All that changed in July 2003, with the introduction of the Individual Visit Scheme. Residents from 49 mainland cities were permitted to visit the city on their own, while visitors from hundreds of remaining cities on the mainland still had to come in group tours.

Monthly income for tour guides crashed. Fewer tour groups came. Then the tour companies stopped paying service fees to keep a greater share of tourism income, squeezing the tour guides’ share.

The industry changed, said Wong, now director of the Hong Kong Tour Guides General Union which has 2,000 members, a third of the city’s total tour guides.

From that point on, tour guides had to fall back on commissions they got from retail sales as their only source of real income. Thus the troubles began.
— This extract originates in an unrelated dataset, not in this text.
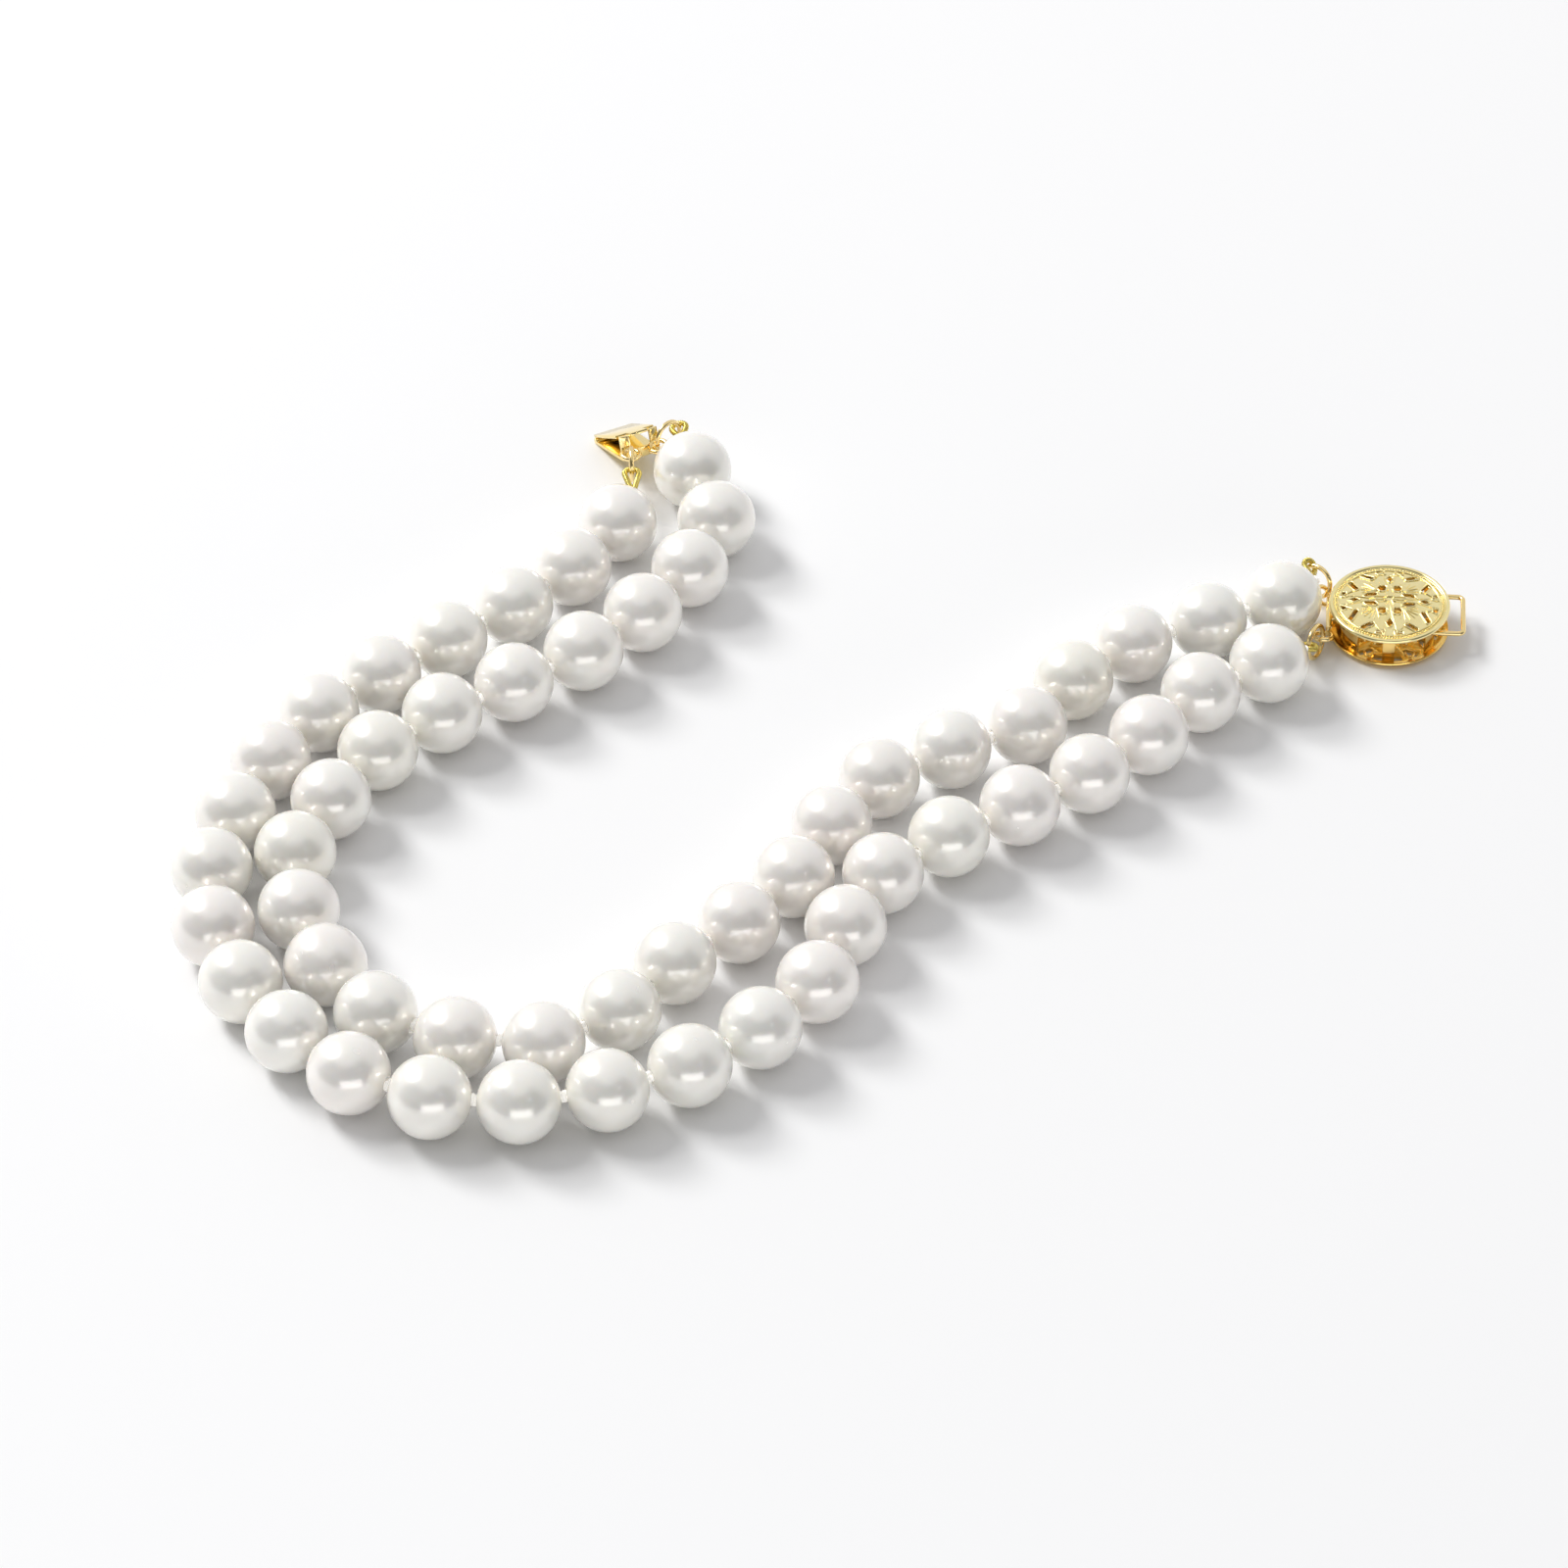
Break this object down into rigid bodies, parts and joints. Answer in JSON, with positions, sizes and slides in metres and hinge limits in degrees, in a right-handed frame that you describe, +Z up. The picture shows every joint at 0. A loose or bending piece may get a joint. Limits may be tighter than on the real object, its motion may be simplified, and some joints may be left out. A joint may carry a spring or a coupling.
{
  "type": "two-strand pearl bracelet",
  "caption": "Bracelet of two knotted strands of round white pearls, joined at both ends to a round gold filigree box clasp with a sprung tongue.",
  "frame": {"origin": "centre of the flat underside of the clasp box, on the table", "axes": "+Z up from the table; +X out of the mouth of the clasp box, away from the strands; the strands lie towards -X and -Y"},
  "size_m": [0.1006, 0.0885, 0.0065],
  "materials": {
    "pearl": "polished",
    "silk": "twisted white silk, knotted",
    "clasp_gold": "polished pale yellow gold",
    "gallery_gold": "polished yellow gold, darker inside the box",
    "link_gold": "polished round gold wire",
    "gimp_gold": "fine coiled gold wire"
  },
  "bodies": {
    "clasp_box": {"clasp_top_plate": "clasp_gold", "clasp_base_plate": "clasp_gold", "gallery_wall": "gallery_gold", "gallery_posts": "gallery_gold", "gallery_scrolls": "clasp_gold", "catch_strip": "gallery_gold", "safety_bail": "clasp_gold", "strand_bar": "clasp_gold"},
    "box_rings": {"ring_inner_box": "link_gold", "ring_outer_box": "link_gold"},
    "strand_01": {"pearls_01": "pearl", "silk_01": "silk", "gimp_inner_box": "gimp_gold", "gimp_outer_box": "gimp_gold"},
    "strand_02": {"pearls_02": "pearl", "silk_02": "silk"},
    "strand_03": {"pearls_03": "pearl", "silk_03": "silk"},
    "strand_04": {"pearls_04": "pearl", "silk_04": "silk"},
    "strand_05": {"pearls_05": "pearl", "silk_05": "silk"},
    "strand_06": {"pearls_06": "pearl", "silk_06": "silk"},
    "strand_07": {"pearls_07": "pearl", "silk_07": "silk"},
    "strand_08": {"pearls_08": "pearl", "silk_08": "silk"},
    "strand_09": {"pearls_09": "pearl", "silk_09": "silk"},
    "strand_10": {"pearls_10": "pearl", "silk_10": "silk"},
    "strand_11": {"pearls_11": "pearl", "silk_11": "silk"},
    "strand_12": {"pearls_12": "pearl", "silk_12": "silk"},
    "strand_13": {"pearls_13": "pearl", "silk_13": "silk", "gimp_inner_tongue": "gimp_gold", "gimp_outer_tongue": "gimp_gold"},
    "tongue_rings": {"ring_inner_tongue": "link_gold", "ring_outer_tongue": "link_gold"},
    "tongue": {"tongue_lower_leaf": "clasp_gold", "tongue_end_plate": "clasp_gold", "tongue_eyes": "clasp_gold"},
    "tongue_spring": {"tongue_spring_leaf": "clasp_gold"}
  },
  "joints": [
    {"name": "box_ring_swing", "type": "hinge", "parent": "clasp_box", "child": "box_rings", "pos_m": [-0.0053, 0, 0.0013], "axis": [0, 1, 0], "range_deg": [0, 10]},
    {"name": "box_gimp_swing", "type": "hinge", "parent": "box_rings", "child": "strand_01", "pos_m": [-0.00648, -0.00044, 0.00261], "axis": [-0.0022, 0.9911, 0.1332], "range_deg": [0, 15]},
    {"name": "knot_bend_01", "type": "hinge", "parent": "strand_01", "child": "strand_02", "pos_m": [-0.01498, -0.00781, 0.00325], "axis": [-0.6996, 0.7145, 0], "range_deg": [0, 25]},
    {"name": "knot_bend_02", "type": "hinge", "parent": "strand_02", "child": "strand_03", "pos_m": [-0.02413, -0.0174, 0.00325], "axis": [-0.6889, 0.7249, 0], "range_deg": [0, 25]},
    {"name": "knot_bend_03", "type": "hinge", "parent": "strand_03", "child": "strand_04", "pos_m": [-0.03446, -0.02572, 0.00325], "axis": [-0.6618, 0.7497, 0], "range_deg": [0, 25]},
    {"name": "knot_bend_04", "type": "hinge", "parent": "strand_04", "child": "strand_05", "pos_m": [-0.04262, -0.03599, 0.00325], "axis": [-0.6248, 0.7808, 0], "range_deg": [0, 25]},
    {"name": "knot_bend_05", "type": "hinge", "parent": "strand_05", "child": "strand_06", "pos_m": [-0.04888, -0.04766, 0.00325], "axis": [-0.7122, 0.702, 0], "range_deg": [0, 25]},
    {"name": "knot_bend_06", "type": "hinge", "parent": "strand_06", "child": "strand_07", "pos_m": [-0.0583, -0.05699, 0.00325], "axis": [-0.7181, 0.696, 0], "range_deg": [0, 25]},
    {"name": "knot_bend_07", "type": "hinge", "parent": "strand_07", "child": "strand_08", "pos_m": [-0.07427, -0.05831, 0.00325], "axis": [0.1944, 0.9809, 0], "range_deg": [0, 25]},
    {"name": "knot_bend_08", "type": "hinge", "parent": "strand_08", "child": "strand_09", "pos_m": [-0.08565, -0.04673, 0.00325], "axis": [0.9403, 0.3402, 0], "range_deg": [0, 25]},
    {"name": "knot_bend_09", "type": "hinge", "parent": "strand_09", "child": "strand_10", "pos_m": [-0.08722, -0.03377, 0.00325], "axis": [0.9526, 0.3041, 0], "range_deg": [0, 25]},
    {"name": "knot_bend_10", "type": "hinge", "parent": "strand_10", "child": "strand_11", "pos_m": [-0.08002, -0.01888, 0.00325], "axis": [0.7651, -0.6439, 0], "range_deg": [0, 25]},
    {"name": "knot_bend_11", "type": "hinge", "parent": "strand_11", "child": "strand_12", "pos_m": [-0.07007, -0.00988, 0.00325], "axis": [0.7521, -0.659, 0], "range_deg": [0, 25]},
    {"name": "knot_bend_12", "type": "hinge", "parent": "strand_12", "child": "strand_13", "pos_m": [-0.06154, 0.00038, 0.00325], "axis": [0.7507, -0.6606, 0], "range_deg": [0, 25]},
    {"name": "tongue_gimp_swing", "type": "hinge", "parent": "strand_13", "child": "tongue_rings", "pos_m": [-0.06067, 0.01583, 0.00319], "axis": [0.5119, 0.8574, 0.0539], "range_deg": [0, 15]},
    {"name": "tongue_ring_swing", "type": "hinge", "parent": "tongue_rings", "child": "tongue", "pos_m": [-0.0616, 0.01612, 0.00288], "axis": [0.866, 0.5, 0], "range_deg": [0, 20]},
    {"name": "spring_leaf_press", "type": "hinge", "parent": "tongue", "child": "tongue_spring", "pos_m": [-0.06455, 0.02123, 0.00027], "axis": [-0.866, -0.5, 0], "range_deg": [-10, 0], "stiffness_Nm_per_rad": 0.01}
  ]
}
The unfair practices of some cut-rate tour operators caused a backlash that continues to sully the city’s reputation as a tourist mecca.

In March 2010, tour guide Li Hau-chun, well-known as “Ah Zhen”, verbally harassed a tour group for failing to spend enough at a jewelry shop. She shouted at a group of mainland tourists, “It’s okay to be poor at home but not in Hong Kong!” The incident was recorded and uploaded to the internet and a nationwide uproar ensued. Two months later, former national table tennis player Chen Youming died of a heart attack outside a jewelry shop in Hung Hom. Shortly before the fatal attack, Chen had a heated exchange with a tour guide after refusing to buy from the shop.

TIC data shows that in the past eight years, half of the complaints filed by tourists were about tour guides. “The complaints are against the tour guides’ poor service and malpractice, as seen in the rude attitude and coerced shopping,” said TIC’s Executive Director Joseph Tung Yiu-chung.